The fun part for me was happening into the Capitol the day after THE day with my esteemed and favorite state senator, Christine Kaufmann. It is a definite understatement to say that she is quite happy not to be on the House side anymore. I sat in on the opening of the Senate session that morning. It began with a visit by some of the cast for the Queen City Ballet’s production of Cinderella –maybe the first time drag visited the Senate chambers. It was a delight to see Senate President Mike Cooney get kissed on the cheek by one of the ugly step-“sisters.” He jokingly ruled it out of order. Sen. Kaufmann introduced them “off the record,” of course. Another senator then recognized an athletic director from somewhere I don’t remember because my thoughts were still absorbed with the drag sisters. Then Sen. Kaufmann sought permission to introduce an additional guest to which someone asked if it was another motley cast. She then looked up at me in the gallery and introduced me as one of her constituents (I swelled with pride) and the Writer-in-Residence at the Rodney Street Laundry and Jailhouse Sandwich Shop & Soup Kitchen.

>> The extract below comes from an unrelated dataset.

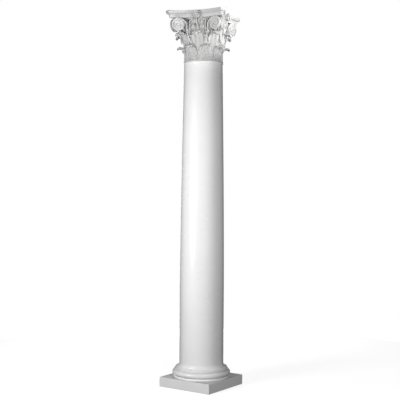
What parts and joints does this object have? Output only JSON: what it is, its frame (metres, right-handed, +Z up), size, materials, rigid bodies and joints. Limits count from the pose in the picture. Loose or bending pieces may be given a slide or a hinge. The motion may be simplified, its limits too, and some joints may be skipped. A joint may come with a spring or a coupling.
{
  "type": "round column",
  "caption": "Tall smooth round column on a square plinth, with a turned base, a gently tapering hollow shaft and a leafy scrolled capital, standing by its own weight",
  "frame": {"origin": "centre of the plinth's underside, on the floor", "axes": "+Z up the column's axis; X and Y along the plinth's sides; the capital is turned 17.8 degrees about +Z against the plinth, as pictured"},
  "size_m": [0.4938, 0.4938, 2.438],
  "materials": {
    "white_gloss": "smooth glossy white paint on a moulded shell",
    "white_matt": "matt white, cast and moulded"
  },
  "bodies": {
    "root": {"plinth": "white_matt", "base": "white_gloss", "shaft": "white_gloss", "capital": "white_matt"}
  },
  "joints": []
}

I got light applause and standing welcome from about ¾ of the senate, the Cinderella cast and athletic director had gotten the full body but by then it was like following a dog & pony show. Just another day in the life of Montana politics and laundry, I suppose. I only wished for more SHOUT gumption as I left the building and saw Representative Lange talking with a reporter. I would have loved to have had a picture of him holding SHOUT but I didn’t want to ask and have him tell me to stick my camera up my asssssterisks.

~ ~ ~ ~

Thanks to all y’all who came out to one of my book signings in Texas or just got together with me for fun. Special yee-haw (we really don’t talk like this) for Jodi and Jacki and that fine margarita just-add-Tequila machine. I got a few Texas pictures thrown in here to show that I was doing something book-related while I wasn’t writing on this here blog. I will be back on a regular basis, pinky promise, I swahr. I do appreciate your comments and emails even if I don’t write back.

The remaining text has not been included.